Gordo Byrn recently wrote a nice summary on his blog about how for him it was almost exactly 10 years of very hard, very long training that took him from an 11:00hr IM to an 8:29 IM with a 2:49 closing run. 10 years. And still, Gordo does not feel he has ever been ready to really race at IMH!!

Slowman was saying that you can’t go from couch potatoe to racing an ironman in 1 year.

Not that you can’t go from ITU racer to ironman in 1 year.

Sure Alexander has been a top athelete for a
while, but he’s very new to the Ironman game. Kona '07 was his first Ironman event. And how about Andy Potts. His longest run was 14 miles… Your point is my point. Perhaps it doesn’t take five years of gearing up for Kona to make a big push.
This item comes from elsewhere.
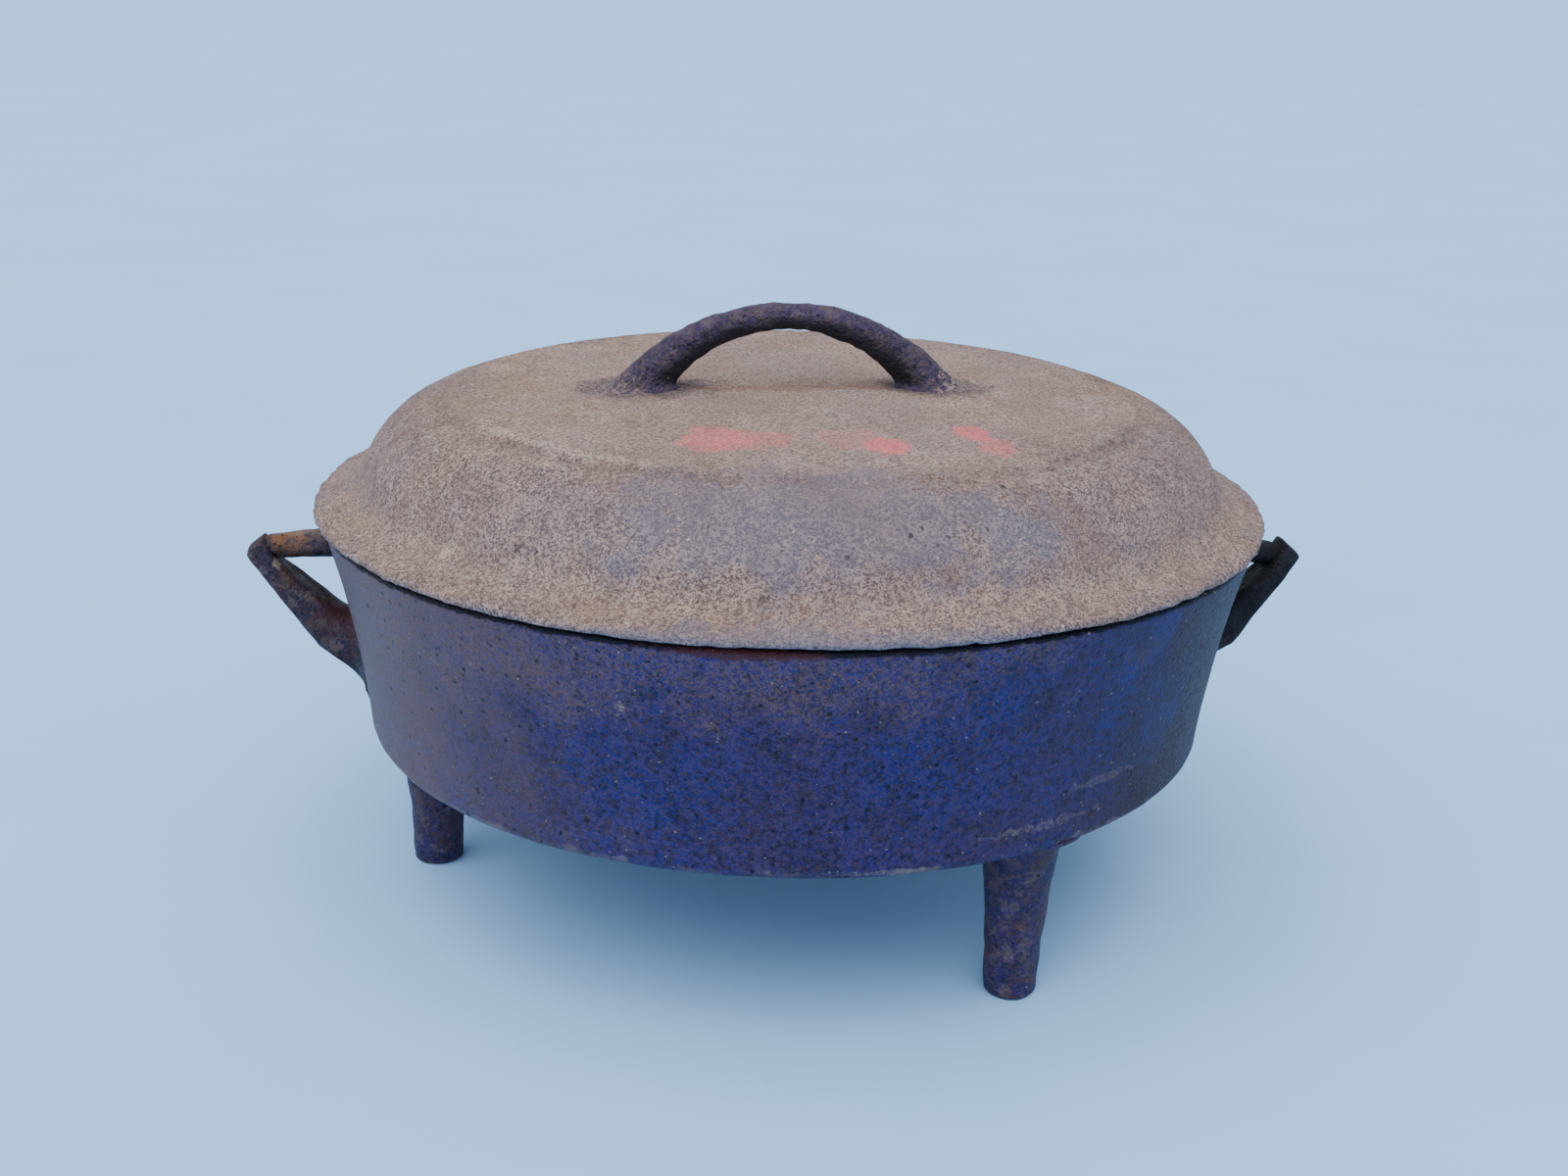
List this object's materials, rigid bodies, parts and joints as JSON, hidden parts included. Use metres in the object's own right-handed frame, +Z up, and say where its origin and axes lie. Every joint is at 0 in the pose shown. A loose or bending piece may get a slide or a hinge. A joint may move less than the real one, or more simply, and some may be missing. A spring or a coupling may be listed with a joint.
{
  "type": "dutch oven",
  "caption": "Round footed cast iron dutch oven: shallow flared bowl on tapered legs, angular ears for a bail, and a loose domed lid with an arched grip.",
  "frame": {"origin": "on the ground, on the axis of the bowl", "axes": "+X out through the right ear, +Y away from the side with the front leg, +Z up; the two ears lie along X and one leg stands under the left ear"},
  "size_m": [0.3514, 0.305, 0.1907],
  "materials": {
    "bowl_iron": "old seasoned sand-cast iron, blue-black, semi-matte, pitted",
    "leg_iron": "rough sand-cast iron, purple-black with thin rust",
    "ear_iron": "rough cast iron, black-brown with patches of orange rust",
    "lid_iron": "dry, dusty rusted iron, grainy and matte, with a few worn dabs of red paint",
    "lid_lip_iron": "unpainted cast iron, dark and slightly rusted",
    "grip_iron": "rough purple-black cast iron, worn by handling"
  },
  "bodies": {
    "pot": {"pot_bowl": "bowl_iron", "leg_left": "leg_iron", "leg_front_right": "leg_iron", "leg_back_right": "leg_iron", "ear_bar_left": "ear_iron", "ear_bar_right": "ear_iron", "ear_strut_left": "ear_iron", "ear_strut_right": "ear_iron"},
    "lid": {"lid_shell": "lid_iron", "lid_locating_lip": "lid_lip_iron", "lid_handle": "grip_iron"}
  },
  "joints": [
    {"name": "lid_lift", "type": "slide", "parent": "pot", "child": "lid", "axis": [0, 0, 1], "range_m": [0, 0.15]}
  ]
}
Are you suggesting that Alexander has been putting in Ironman volumes all these years as a short-course athlete?

Yes I am suggesting that he has been pretty well putting in Ironman type “load”…not neccessarily hours, but volumeXinstinsity is on par if not beyond what the IM guys have been doing.

For the record he raced at IMOz before Kona 2007

**Are you suggesting that Alexander has been putting in Ironman volumes all these years as a short-course athlete? **


I think that many would be surprised at the volume of training that it takes to be competitive at the ITU level. If you compare the training programs of say Simon Whitfield to, Craig Alexander, their would be more similarities than differences. It’s all about aerobic fitness and endurance - any race longer than a few minutes is.

Many believe their is this mystic with Ironman, particularly IMH because more than a few very good athletes have taken years to really have a good one there and some truly amazing athletes have never had a good race in Hawaii. But, there are just as many who go over their and lay down good to great performances right away - Wellington is a great example of this. Alexander would be another, as well as Luc Van Lierde, who put to rest that notion that you had to race 5 or six times at IMH to commune with the island or something like that.

"Slowman was saying that you can’t go from couch potatoe to racing an ironman in 1 year. "

Exactly. Luc Van Lierde won Kona on his first attempt and had never run more than 30 kms until the race that day. But he was no couch potatoe.

Yes, absolutely.

In fact even a 5k track runner or pro cyclist puts in similar volume.

once the game is endurance, you train till the point your body can’t train anymore, pretty much.

Are you suggesting that Alexander has been putting in Ironman volumes all these years as a short-course athlete?

Several years ago while attending a coaching clinic, a speaker with an exercise science background made the statement “10 years or 10,000 hours” is the time it takes to become truly proficient in a sport. Most triathletes are hindered by their lack of swimming ability, so I feel there is some credibility to the statement.